==== GIVEN INFORMATION

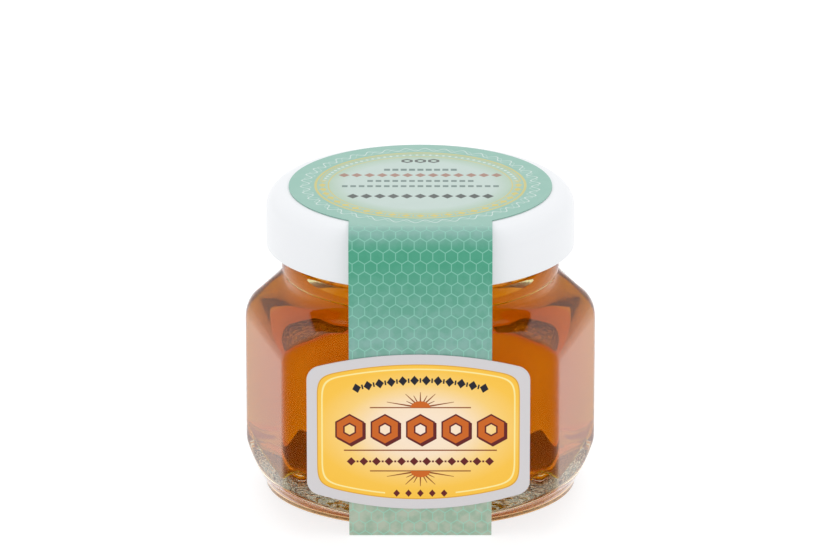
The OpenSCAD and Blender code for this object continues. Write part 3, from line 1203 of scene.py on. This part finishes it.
stageSettings = {
    "floorSize": 6.0,
    "floorZ": -0.02 * mm,
    "floorColour": (0.25, 0.25, 0.25, 1),
    "floorRoughness": 0.6,
    "floorGlow": 0.8,
    "white": (1, 1, 1, 1),
    "worldStrength": 1.0,
    "softboxPlace": (0, 0.1, 1.2),
    "softboxSize": (1.2, 1.0),
    "softboxPower": 2.5,
}

cameraSettings = {
    "distance": 970 * mm,
    "elevation": 19.5,
    "lens": 277.0,
    "sensor": 36,
    "clip": (0.05, 20),
    "lookAt": (0, 0, 22.2 * mm),
    "riseInFrame": 9.305 * mm,
    "sideInFrame": 0.06 * mm,
}


def makeStage():
    deselectAll()
    place = (0, 0, stageSettings["floorZ"])
    bpy.ops.mesh.primitive_plane_add(size=stageSettings["floorSize"], location=place)
    floor = bpy.context.object
    floor.name = "floor"
    material, shader, output = newMaterial("paleFloor")
    shader.inputs["Base Color"].default_value = stageSettings["floorColour"]
    shader.inputs["Roughness"].default_value = stageSettings["floorRoughness"]
    shader.inputs["Emission Color"].default_value = stageSettings["white"]
    shader.inputs["Emission Strength"].default_value = stageSettings["floorGlow"]
    floor.data.materials.append(material)
    world = bpy.data.worlds.new("studio")
    bpy.context.scene.world = world
    world.use_nodes = True
    background = world.node_tree.nodes["Background"]
    background.inputs["Color"].default_value = stageSettings["white"]
    background.inputs["Strength"].default_value = stageSettings["worldStrength"]
    print("stage")


def makeSoftbox():
    data = bpy.data.lights.new("topSoftbox", "AREA")
    data.shape = "RECTANGLE"
    data.size, data.size_y = stageSettings["softboxSize"]
    data.energy = stageSettings["softboxPower"]
    lamp = bpy.data.objects.new("topSoftbox", data)
    bpy.context.scene.collection.objects.link(lamp)
    lamp.location = stageSettings["softboxPlace"]
    lamp.rotation_euler = (-lamp.location).to_track_quat("-Z", "Y").to_euler()


def makeCamera():
    target = Vector(cameraSettings["lookAt"])
    tilt = math.radians(cameraSettings["elevation"])
    back = Vector((0, -math.cos(tilt), math.sin(tilt)))
    up = Vector((0, math.sin(tilt), math.cos(tilt)))
    data = bpy.data.cameras.new("camera")
    data.lens = cameraSettings["lens"]
    data.sensor_width = cameraSettings["sensor"]
    data.clip_start, data.clip_end = cameraSettings["clip"]
    camera = bpy.data.objects.new("camera", data)
    bpy.context.scene.collection.objects.link(camera)
    camera.location = target + back * cameraSettings["distance"]
    aim = target + up * cameraSettings["riseInFrame"] - Vector((1, 0, 0)) * cameraSettings["sideInFrame"]
    camera.rotation_euler = (aim - camera.location).to_track_quat("-Z", "Y").to_euler()
    bpy.context.scene.camera = camera


makeGlass()
makeHoney()
makeLid()
finishSeal()
makeLabel()
makeStage()
makeSoftbox()
makeCamera()

bpy.context.scene.view_settings.view_transform = "Standard"
cycles = bpy.context.scene.cycles      # light takes many turns in clear glass and honey
cycles.max_bounces = 40
cycles.transmission_bounces = 40
cycles.glossy_bounces = 12
cycles.diffuse_bounces = 6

========

Every line above should be written out again exactly as it stands.

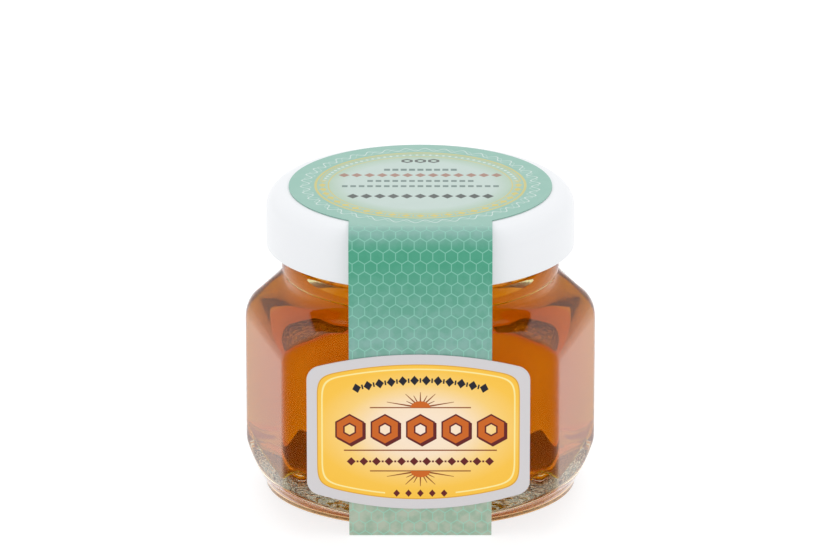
The OpenSCAD and Blender code for this object continues. Write part 3, from line 1203 of scene.py on. This part finishes it.
stageSettings = {
    "floorSize": 6.0,
    "floorZ": -0.02 * mm,
    "floorColour": (0.25, 0.25, 0.25, 1),
    "floorRoughness": 0.6,
    "floorGlow": 0.8,
    "white": (1, 1, 1, 1),
    "worldStrength": 1.0,
    "softboxPlace": (0, 0.1, 1.2),
    "softboxSize": (1.2, 1.0),
    "softboxPower": 2.5,
}

cameraSettings = {
    "distance": 970 * mm,
    "elevation": 19.5,
    "lens": 277.0,
    "sensor": 36,
    "clip": (0.05, 20),
    "lookAt": (0, 0, 22.2 * mm),
    "riseInFrame": 9.305 * mm,
    "sideInFrame": 0.06 * mm,
}


def makeStage():
    deselectAll()
    place = (0, 0, stageSettings["floorZ"])
    bpy.ops.mesh.primitive_plane_add(size=stageSettings["floorSize"], location=place)
    floor = bpy.context.object
    floor.name = "floor"
    material, shader, output = newMaterial("paleFloor")
    shader.inputs["Base Color"].default_value = stageSettings["floorColour"]
    shader.inputs["Roughness"].default_value = stageSettings["floorRoughness"]
    shader.inputs["Emission Color"].default_value = stageSettings["white"]
    shader.inputs["Emission Strength"].default_value = stageSettings["floorGlow"]
    floor.data.materials.append(material)
    world = bpy.data.worlds.new("studio")
    bpy.context.scene.world = world
    world.use_nodes = True
    background = world.node_tree.nodes["Background"]
    background.inputs["Color"].default_value = stageSettings["white"]
    background.inputs["Strength"].default_value = stageSettings["worldStrength"]
    print("stage")


def makeSoftbox():
    data = bpy.data.lights.new("topSoftbox", "AREA")
    data.shape = "RECTANGLE"
    data.size, data.size_y = stageSettings["softboxSize"]
    data.energy = stageSettings["softboxPower"]
    lamp = bpy.data.objects.new("topSoftbox", data)
    bpy.context.scene.collection.objects.link(lamp)
    lamp.location = stageSettings["softboxPlace"]
    lamp.rotation_euler = (-lamp.location).to_track_quat("-Z", "Y").to_euler()


def makeCamera():
    target = Vector(cameraSettings["lookAt"])
    tilt = math.radians(cameraSettings["elevation"])
    back = Vector((0, -math.cos(tilt), math.sin(tilt)))
    up = Vector((0, math.sin(tilt), math.cos(tilt)))
    data = bpy.data.cameras.new("camera")
    data.lens = cameraSettings["lens"]
    data.sensor_width = cameraSettings["sensor"]
    data.clip_start, data.clip_end = cameraSettings["clip"]
    camera = bpy.data.objects.new("camera", data)
    bpy.context.scene.collection.objects.link(camera)
    camera.location = target + back * cameraSettings["distance"]
    aim = target + up * cameraSettings["riseInFrame"] - Vector((1, 0, 0)) * cameraSettings["sideInFrame"]
    camera.rotation_euler = (aim - camera.location).to_track_quat("-Z", "Y").to_euler()
    bpy.context.scene.camera = camera


makeGlass()
makeHoney()
makeLid()
finishSeal()
makeLabel()
makeStage()
makeSoftbox()
makeCamera()

bpy.context.scene.view_settings.view_transform = "Standard"
cycles = bpy.context.scene.cycles      # light takes many turns in clear glass and honey
cycles.max_bounces = 40
cycles.transmission_bounces = 40
cycles.glossy_bounces = 12
cycles.diffuse_bounces = 6